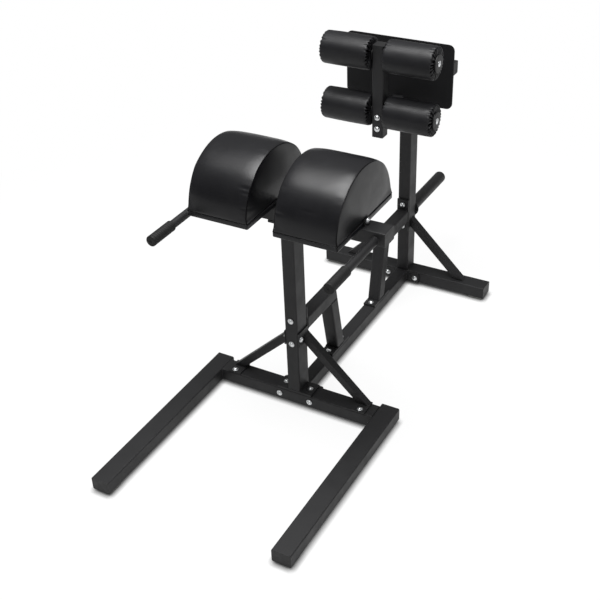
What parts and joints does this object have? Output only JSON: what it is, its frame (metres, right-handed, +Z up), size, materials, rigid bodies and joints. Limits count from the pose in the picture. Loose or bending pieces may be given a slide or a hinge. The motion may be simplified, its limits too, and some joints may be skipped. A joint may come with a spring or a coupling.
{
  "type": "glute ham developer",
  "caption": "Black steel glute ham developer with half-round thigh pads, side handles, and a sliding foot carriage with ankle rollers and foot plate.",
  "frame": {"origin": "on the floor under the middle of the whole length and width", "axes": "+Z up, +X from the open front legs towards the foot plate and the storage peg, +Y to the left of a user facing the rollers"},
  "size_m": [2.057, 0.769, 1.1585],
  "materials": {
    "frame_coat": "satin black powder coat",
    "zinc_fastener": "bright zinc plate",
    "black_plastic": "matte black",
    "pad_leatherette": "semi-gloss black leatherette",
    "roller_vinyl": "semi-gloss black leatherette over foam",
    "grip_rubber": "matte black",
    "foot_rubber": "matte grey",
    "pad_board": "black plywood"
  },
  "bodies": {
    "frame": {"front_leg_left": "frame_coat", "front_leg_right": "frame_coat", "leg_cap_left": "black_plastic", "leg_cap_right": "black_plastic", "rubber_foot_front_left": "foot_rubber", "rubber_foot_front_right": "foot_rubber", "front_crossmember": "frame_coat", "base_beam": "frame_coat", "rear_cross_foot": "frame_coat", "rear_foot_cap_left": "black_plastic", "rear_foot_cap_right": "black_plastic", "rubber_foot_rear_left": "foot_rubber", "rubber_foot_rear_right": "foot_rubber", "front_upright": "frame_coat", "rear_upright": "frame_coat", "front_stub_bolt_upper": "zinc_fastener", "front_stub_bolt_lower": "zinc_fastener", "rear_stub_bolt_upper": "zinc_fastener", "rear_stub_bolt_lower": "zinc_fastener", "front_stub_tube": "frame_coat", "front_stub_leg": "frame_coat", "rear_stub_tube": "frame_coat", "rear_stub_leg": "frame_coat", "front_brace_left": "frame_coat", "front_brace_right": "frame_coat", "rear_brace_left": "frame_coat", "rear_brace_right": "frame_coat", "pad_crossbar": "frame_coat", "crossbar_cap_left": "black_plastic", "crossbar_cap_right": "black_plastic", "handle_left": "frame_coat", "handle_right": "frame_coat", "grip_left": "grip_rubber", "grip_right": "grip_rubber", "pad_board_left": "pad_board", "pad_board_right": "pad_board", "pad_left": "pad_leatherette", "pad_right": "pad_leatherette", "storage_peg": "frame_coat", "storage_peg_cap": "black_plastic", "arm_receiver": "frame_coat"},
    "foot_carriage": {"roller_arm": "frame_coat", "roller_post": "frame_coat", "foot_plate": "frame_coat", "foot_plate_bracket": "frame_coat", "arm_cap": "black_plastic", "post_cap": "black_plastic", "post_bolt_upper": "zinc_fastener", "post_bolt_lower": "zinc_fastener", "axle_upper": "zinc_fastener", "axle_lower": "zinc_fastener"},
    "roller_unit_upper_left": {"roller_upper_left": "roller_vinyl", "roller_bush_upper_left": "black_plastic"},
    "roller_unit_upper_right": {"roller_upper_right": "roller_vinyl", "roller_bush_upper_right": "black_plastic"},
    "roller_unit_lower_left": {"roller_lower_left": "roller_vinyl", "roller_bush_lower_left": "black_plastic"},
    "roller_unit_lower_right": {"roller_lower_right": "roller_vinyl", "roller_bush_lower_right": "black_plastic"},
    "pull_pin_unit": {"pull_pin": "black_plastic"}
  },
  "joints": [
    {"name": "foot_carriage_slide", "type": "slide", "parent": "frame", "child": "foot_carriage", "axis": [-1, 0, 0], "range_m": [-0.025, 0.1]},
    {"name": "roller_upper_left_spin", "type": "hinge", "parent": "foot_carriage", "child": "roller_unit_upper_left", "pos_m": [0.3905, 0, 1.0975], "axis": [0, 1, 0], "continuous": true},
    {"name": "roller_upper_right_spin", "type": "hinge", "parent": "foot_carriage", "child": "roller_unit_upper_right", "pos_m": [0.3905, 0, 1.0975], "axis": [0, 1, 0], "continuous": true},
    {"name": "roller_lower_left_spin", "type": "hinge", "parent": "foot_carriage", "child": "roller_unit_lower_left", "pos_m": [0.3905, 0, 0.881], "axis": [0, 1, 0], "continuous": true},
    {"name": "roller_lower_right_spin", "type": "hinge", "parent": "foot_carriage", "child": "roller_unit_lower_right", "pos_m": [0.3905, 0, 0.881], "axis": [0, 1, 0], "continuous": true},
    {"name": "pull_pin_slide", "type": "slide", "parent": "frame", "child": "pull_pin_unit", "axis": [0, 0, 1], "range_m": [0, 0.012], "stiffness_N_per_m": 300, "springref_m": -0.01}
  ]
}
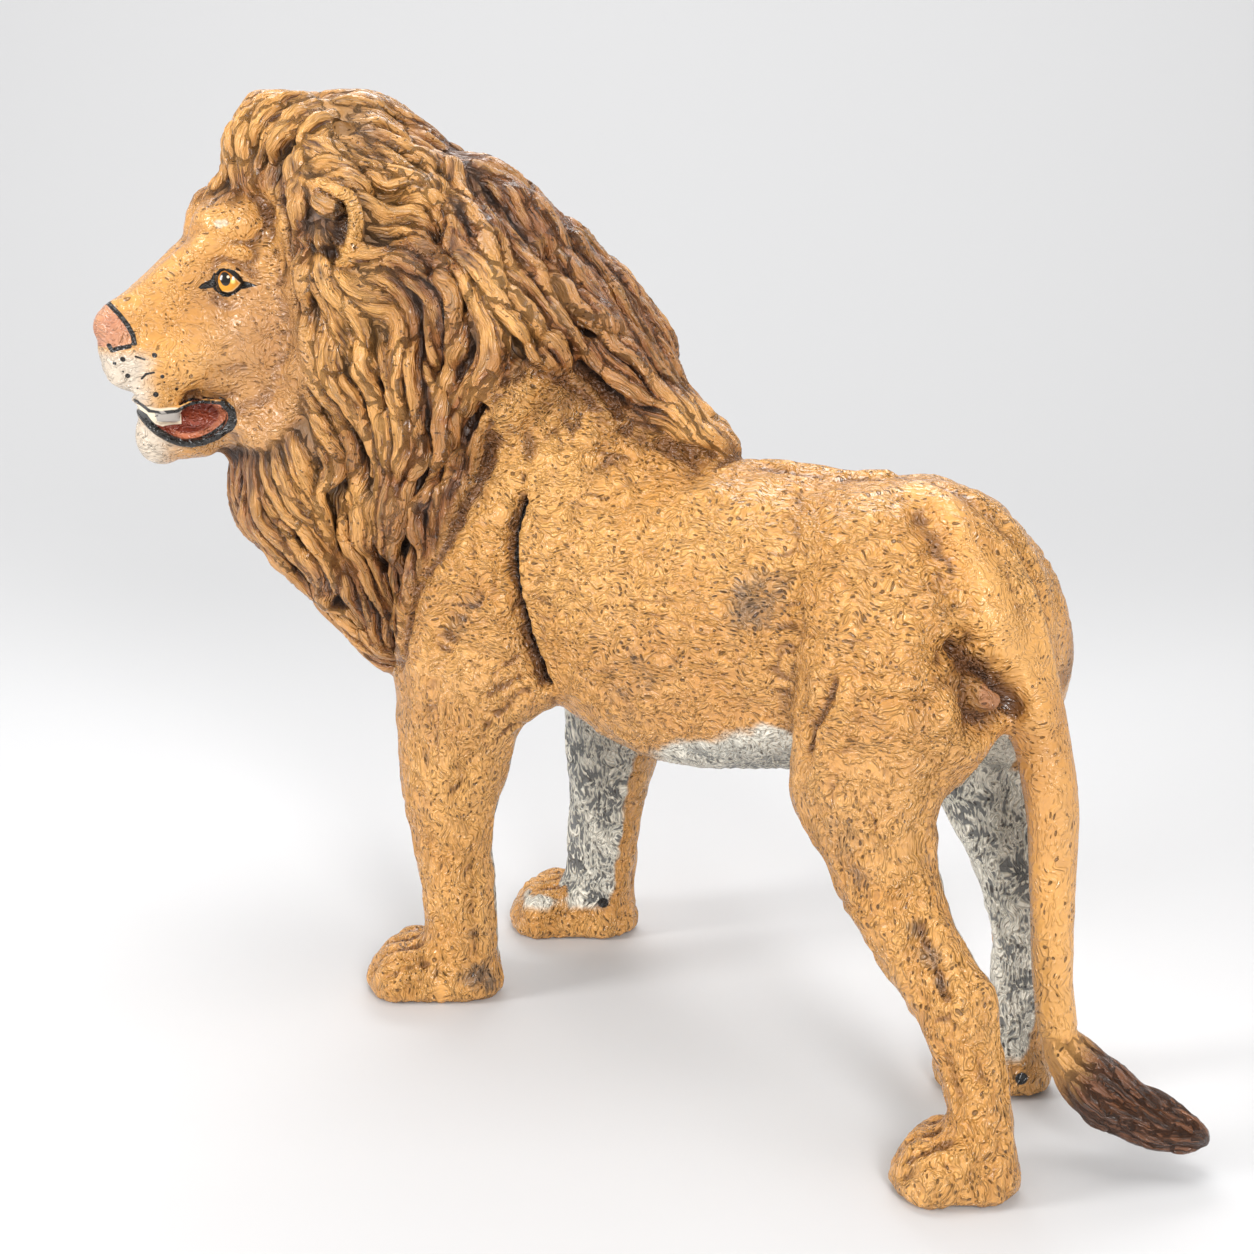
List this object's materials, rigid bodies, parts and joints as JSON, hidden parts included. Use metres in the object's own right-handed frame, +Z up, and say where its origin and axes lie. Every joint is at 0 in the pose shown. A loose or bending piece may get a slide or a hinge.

Goal:
Select, from the listing, all lines that include the word "axes".

Reply to the exercise:
  "frame": {"origin": "on the floor under the middle of the whole length and width", "axes": "+Z up, +X from the open front legs towards the foot plate and the storage peg, +Y to the left of a user facing the rollers"},
List this object's materials, rigid bodies, parts and joints as JSON, hidden parts included. Use metres in the object's own right-handed frame, +Z up, and say where its origin and axes lie. Every joint is at 0 in the pose shown. A loose or bending piece may get a slide or a hinge.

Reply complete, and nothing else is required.